— BEGIN Information supplied —

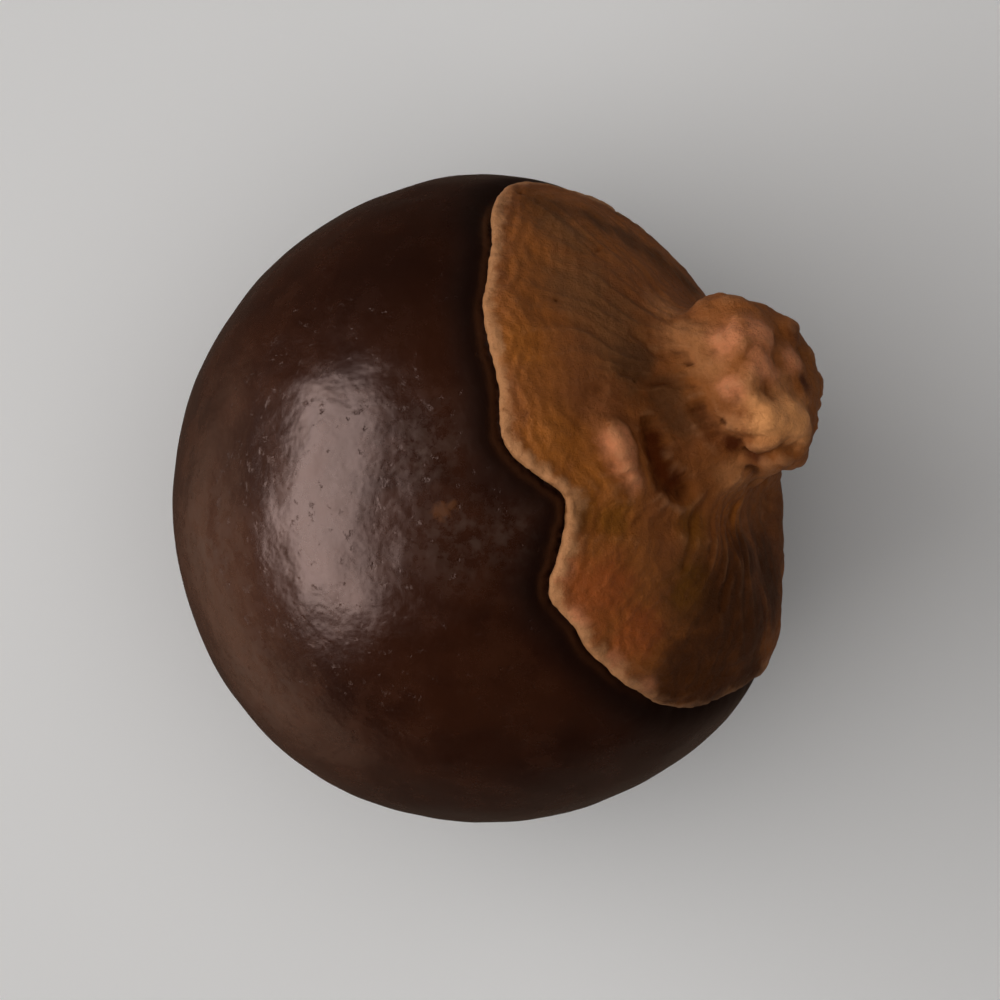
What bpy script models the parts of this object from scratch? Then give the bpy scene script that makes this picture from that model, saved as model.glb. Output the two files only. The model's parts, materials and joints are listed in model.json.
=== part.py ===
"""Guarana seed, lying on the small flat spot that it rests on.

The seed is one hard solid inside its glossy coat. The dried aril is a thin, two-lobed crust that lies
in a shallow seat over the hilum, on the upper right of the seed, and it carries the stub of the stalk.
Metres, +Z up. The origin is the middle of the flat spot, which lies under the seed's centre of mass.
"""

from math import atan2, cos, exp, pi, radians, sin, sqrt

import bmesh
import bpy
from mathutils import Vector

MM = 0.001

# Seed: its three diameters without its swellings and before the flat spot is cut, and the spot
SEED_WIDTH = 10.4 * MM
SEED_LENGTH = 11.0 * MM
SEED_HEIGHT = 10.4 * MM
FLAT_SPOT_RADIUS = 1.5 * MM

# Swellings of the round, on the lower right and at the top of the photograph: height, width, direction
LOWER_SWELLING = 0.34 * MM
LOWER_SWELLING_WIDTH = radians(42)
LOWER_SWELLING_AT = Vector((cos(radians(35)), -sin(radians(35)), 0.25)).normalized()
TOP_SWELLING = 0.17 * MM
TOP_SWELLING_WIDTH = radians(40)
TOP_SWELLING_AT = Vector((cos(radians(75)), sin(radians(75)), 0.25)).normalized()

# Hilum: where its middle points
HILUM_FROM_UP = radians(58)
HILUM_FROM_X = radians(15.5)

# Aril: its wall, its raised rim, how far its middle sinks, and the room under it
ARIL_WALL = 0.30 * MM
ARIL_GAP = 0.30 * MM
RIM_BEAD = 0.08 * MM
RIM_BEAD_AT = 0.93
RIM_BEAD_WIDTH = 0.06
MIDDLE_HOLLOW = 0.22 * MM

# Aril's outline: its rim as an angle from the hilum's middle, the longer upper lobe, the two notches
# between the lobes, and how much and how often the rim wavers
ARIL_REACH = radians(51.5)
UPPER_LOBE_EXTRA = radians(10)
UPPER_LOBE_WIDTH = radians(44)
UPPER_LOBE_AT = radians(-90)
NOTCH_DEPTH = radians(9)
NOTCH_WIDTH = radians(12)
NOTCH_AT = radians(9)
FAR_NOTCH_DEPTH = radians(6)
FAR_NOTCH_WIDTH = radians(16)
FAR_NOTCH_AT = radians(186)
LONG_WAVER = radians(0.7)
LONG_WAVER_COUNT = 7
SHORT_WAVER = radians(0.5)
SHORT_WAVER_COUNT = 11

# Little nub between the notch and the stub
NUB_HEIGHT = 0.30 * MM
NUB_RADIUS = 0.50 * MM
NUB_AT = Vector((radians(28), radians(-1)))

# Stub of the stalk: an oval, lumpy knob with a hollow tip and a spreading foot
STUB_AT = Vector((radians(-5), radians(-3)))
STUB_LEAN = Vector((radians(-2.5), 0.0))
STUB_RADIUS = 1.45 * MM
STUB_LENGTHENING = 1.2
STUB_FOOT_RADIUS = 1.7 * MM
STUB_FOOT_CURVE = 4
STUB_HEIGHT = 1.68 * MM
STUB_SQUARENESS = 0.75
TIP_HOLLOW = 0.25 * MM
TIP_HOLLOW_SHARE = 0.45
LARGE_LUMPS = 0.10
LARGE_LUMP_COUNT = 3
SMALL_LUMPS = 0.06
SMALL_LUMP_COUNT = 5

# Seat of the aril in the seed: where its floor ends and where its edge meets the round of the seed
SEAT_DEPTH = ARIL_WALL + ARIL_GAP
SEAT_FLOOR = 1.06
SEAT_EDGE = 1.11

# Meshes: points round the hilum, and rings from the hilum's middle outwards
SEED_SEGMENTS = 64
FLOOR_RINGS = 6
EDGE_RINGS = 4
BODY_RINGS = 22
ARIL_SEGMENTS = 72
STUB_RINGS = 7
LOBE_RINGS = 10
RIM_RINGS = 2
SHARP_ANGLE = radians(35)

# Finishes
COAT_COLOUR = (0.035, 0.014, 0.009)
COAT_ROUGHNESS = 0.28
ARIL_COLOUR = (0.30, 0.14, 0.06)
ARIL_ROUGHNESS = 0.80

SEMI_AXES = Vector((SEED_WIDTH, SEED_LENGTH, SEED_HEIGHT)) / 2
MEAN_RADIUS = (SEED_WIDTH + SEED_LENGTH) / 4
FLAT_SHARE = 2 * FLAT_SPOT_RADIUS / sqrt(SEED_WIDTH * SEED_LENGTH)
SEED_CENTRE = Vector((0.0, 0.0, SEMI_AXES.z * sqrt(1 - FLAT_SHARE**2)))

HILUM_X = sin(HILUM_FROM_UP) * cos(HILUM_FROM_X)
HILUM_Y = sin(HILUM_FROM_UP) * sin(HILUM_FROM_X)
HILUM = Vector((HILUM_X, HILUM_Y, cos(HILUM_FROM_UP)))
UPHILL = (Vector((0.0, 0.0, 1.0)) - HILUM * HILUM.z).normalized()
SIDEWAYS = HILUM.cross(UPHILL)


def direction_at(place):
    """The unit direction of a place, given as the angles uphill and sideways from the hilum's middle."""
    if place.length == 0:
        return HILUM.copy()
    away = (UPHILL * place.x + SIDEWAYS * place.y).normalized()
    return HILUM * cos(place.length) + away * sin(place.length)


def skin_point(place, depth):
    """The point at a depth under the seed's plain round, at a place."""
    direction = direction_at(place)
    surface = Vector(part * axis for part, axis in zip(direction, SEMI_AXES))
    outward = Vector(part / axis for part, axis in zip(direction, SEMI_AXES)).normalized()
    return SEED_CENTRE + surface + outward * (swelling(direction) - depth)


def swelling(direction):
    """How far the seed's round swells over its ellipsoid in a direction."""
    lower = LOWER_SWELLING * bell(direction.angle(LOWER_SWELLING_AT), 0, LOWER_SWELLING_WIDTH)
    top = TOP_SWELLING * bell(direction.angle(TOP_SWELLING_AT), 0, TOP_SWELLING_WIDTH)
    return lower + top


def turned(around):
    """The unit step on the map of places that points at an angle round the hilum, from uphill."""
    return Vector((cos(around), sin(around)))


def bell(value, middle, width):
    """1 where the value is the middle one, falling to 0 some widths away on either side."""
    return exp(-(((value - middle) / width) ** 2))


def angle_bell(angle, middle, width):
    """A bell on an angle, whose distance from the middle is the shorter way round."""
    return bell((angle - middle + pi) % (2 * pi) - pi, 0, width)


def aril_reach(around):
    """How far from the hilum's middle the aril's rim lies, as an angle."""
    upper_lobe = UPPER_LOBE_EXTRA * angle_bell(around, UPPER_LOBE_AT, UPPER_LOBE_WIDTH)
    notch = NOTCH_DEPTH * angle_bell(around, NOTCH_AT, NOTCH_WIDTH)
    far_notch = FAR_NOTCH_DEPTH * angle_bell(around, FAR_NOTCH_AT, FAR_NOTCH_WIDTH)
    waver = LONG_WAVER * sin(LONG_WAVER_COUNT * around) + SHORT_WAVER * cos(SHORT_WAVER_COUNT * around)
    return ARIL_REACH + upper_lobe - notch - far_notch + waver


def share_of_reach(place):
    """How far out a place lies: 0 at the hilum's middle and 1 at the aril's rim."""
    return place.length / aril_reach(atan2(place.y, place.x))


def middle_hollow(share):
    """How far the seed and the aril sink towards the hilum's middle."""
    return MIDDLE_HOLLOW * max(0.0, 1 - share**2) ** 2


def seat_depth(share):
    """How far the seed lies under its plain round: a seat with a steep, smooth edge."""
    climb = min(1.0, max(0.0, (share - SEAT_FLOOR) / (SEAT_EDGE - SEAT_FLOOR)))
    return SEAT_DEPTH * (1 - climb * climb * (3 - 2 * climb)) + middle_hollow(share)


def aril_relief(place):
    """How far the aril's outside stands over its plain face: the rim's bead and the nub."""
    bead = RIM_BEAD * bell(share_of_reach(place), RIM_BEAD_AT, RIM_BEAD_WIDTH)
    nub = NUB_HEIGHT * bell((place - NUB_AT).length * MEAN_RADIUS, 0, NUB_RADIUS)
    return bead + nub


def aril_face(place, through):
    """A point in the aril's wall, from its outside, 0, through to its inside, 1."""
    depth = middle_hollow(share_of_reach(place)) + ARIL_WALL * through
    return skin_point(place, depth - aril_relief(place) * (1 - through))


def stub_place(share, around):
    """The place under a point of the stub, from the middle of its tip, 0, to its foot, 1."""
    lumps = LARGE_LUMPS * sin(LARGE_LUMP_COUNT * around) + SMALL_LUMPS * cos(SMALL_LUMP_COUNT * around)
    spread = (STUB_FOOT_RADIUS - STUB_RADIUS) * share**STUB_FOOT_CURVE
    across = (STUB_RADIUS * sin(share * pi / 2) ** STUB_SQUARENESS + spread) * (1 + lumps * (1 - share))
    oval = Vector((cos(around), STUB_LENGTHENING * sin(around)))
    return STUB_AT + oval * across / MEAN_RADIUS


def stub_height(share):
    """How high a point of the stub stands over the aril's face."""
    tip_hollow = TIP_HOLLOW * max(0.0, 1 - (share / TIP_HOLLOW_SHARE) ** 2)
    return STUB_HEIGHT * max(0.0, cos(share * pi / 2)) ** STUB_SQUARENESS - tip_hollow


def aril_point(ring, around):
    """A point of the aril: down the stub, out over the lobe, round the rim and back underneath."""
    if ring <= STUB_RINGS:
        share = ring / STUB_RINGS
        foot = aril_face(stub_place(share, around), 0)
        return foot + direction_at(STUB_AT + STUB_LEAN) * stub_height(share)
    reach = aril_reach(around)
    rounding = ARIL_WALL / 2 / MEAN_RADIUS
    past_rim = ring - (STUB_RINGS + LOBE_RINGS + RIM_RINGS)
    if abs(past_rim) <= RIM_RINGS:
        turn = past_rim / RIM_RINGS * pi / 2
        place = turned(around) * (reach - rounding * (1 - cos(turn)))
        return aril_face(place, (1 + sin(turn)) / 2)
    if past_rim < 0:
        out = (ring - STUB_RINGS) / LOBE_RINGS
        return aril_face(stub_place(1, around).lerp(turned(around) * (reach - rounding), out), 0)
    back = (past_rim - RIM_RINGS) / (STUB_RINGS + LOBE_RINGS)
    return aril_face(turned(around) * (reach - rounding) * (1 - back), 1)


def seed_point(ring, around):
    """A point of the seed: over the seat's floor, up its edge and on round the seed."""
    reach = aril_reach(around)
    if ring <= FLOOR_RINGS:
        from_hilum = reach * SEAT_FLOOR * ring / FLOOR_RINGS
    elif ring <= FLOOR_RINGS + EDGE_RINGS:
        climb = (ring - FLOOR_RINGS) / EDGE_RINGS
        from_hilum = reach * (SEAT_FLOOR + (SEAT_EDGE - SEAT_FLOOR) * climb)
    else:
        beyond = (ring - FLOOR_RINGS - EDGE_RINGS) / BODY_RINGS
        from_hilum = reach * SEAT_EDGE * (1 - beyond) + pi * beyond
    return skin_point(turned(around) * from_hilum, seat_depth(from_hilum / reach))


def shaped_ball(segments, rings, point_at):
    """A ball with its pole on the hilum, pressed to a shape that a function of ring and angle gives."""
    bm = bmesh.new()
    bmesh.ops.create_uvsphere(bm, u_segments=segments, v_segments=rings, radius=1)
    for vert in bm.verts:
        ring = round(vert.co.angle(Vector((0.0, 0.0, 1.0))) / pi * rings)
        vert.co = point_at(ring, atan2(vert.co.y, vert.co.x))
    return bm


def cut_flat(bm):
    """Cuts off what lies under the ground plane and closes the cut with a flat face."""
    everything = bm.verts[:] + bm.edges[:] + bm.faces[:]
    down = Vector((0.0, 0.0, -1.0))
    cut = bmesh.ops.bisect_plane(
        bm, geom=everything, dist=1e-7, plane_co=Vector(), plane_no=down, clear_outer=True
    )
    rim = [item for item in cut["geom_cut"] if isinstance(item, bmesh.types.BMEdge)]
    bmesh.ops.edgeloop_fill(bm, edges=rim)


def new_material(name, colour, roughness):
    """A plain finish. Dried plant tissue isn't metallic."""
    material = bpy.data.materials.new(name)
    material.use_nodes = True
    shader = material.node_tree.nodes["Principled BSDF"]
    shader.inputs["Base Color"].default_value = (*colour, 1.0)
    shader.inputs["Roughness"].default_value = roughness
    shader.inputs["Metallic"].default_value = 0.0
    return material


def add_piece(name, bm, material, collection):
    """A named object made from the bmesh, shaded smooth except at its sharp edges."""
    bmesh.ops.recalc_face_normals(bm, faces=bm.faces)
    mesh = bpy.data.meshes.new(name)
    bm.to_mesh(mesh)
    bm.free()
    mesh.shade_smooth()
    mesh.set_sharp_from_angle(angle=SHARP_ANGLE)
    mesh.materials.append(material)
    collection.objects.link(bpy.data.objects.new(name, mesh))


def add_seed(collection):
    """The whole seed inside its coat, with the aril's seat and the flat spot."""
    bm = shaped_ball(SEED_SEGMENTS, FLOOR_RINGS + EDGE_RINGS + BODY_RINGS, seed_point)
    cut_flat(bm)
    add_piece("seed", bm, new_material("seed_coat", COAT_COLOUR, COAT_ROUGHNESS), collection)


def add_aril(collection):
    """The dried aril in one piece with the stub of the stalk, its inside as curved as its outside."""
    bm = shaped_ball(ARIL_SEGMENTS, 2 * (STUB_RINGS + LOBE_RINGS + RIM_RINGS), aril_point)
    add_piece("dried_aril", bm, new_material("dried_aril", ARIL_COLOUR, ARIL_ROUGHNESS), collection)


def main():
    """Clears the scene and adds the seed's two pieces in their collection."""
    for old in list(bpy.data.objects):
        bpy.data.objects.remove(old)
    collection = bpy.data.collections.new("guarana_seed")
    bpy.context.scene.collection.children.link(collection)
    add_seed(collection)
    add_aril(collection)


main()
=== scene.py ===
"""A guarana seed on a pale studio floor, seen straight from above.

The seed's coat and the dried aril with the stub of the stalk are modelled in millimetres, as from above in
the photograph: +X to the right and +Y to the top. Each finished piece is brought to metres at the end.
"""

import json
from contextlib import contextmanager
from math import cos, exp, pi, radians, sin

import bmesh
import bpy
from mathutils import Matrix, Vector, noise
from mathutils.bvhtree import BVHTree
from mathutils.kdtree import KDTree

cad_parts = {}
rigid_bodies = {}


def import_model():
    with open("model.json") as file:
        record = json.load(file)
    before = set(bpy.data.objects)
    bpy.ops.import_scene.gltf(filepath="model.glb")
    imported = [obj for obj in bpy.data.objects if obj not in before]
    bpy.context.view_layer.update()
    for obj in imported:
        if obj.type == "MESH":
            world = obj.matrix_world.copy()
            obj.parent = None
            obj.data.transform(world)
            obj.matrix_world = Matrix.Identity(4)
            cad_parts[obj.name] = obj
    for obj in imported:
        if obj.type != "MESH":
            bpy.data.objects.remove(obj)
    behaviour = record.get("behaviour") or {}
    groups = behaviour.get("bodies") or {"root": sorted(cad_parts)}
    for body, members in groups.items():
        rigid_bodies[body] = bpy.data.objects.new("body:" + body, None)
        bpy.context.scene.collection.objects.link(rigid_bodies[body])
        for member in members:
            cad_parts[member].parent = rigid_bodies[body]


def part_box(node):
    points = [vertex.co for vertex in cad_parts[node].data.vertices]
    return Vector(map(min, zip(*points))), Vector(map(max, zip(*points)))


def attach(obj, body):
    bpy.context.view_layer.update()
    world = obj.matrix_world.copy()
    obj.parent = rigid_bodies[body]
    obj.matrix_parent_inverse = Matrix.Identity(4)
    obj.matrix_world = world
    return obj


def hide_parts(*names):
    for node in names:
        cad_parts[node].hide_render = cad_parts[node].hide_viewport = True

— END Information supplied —

In the material above, locate the line containing "ARIL_COLOUR, ARIL_ROUGHNESS), collection)" and the line containing "points = [vertex.co". Transcribe exactly those two lines and every line between them, and nothing more.

    add_piece("dried_aril", bm, new_material("dried_aril", ARIL_COLOUR, ARIL_ROUGHNESS), collection)


def main():
    """Clears the scene and adds the seed's two pieces in their collection."""
    for old in list(bpy.data.objects):
        bpy.data.objects.remove(old)
    collection = bpy.data.collections.new("guarana_seed")
    bpy.context.scene.collection.children.link(collection)
    add_seed(collection)
    add_aril(collection)


main()
=== scene.py ===
"""A guarana seed on a pale studio floor, seen straight from above.

The seed's coat and the dried aril with the stub of the stalk are modelled in millimetres, as from above in
the photograph: +X to the right and +Y to the top. Each finished piece is brought to metres at the end.
"""

import json
from contextlib import contextmanager
from math import cos, exp, pi, radians, sin

import bmesh
import bpy
from mathutils import Matrix, Vector, noise
from mathutils.bvhtree import BVHTree
from mathutils.kdtree import KDTree

cad_parts = {}
rigid_bodies = {}


def import_model():
    with open("model.json") as file:
        record = json.load(file)
    before = set(bpy.data.objects)
    bpy.ops.import_scene.gltf(filepath="model.glb")
    imported = [obj for obj in bpy.data.objects if obj not in before]
    bpy.context.view_layer.update()
    for obj in imported:
        if obj.type == "MESH":
            world = obj.matrix_world.copy()
            obj.parent = None
            obj.data.transform(world)
            obj.matrix_world = Matrix.Identity(4)
            cad_parts[obj.name] = obj
    for obj in imported:
        if obj.type != "MESH":
            bpy.data.objects.remove(obj)
    behaviour = record.get("behaviour") or {}
    groups = behaviour.get("bodies") or {"root": sorted(cad_parts)}
    for body, members in groups.items():
        rigid_bodies[body] = bpy.data.objects.new("body:" + body, None)
        bpy.context.scene.collection.objects.link(rigid_bodies[body])
        for member in members:
            cad_parts[member].parent = rigid_bodies[body]


def part_box(node):
    points = [vertex.co for vertex in cad_parts[node].data.vertices]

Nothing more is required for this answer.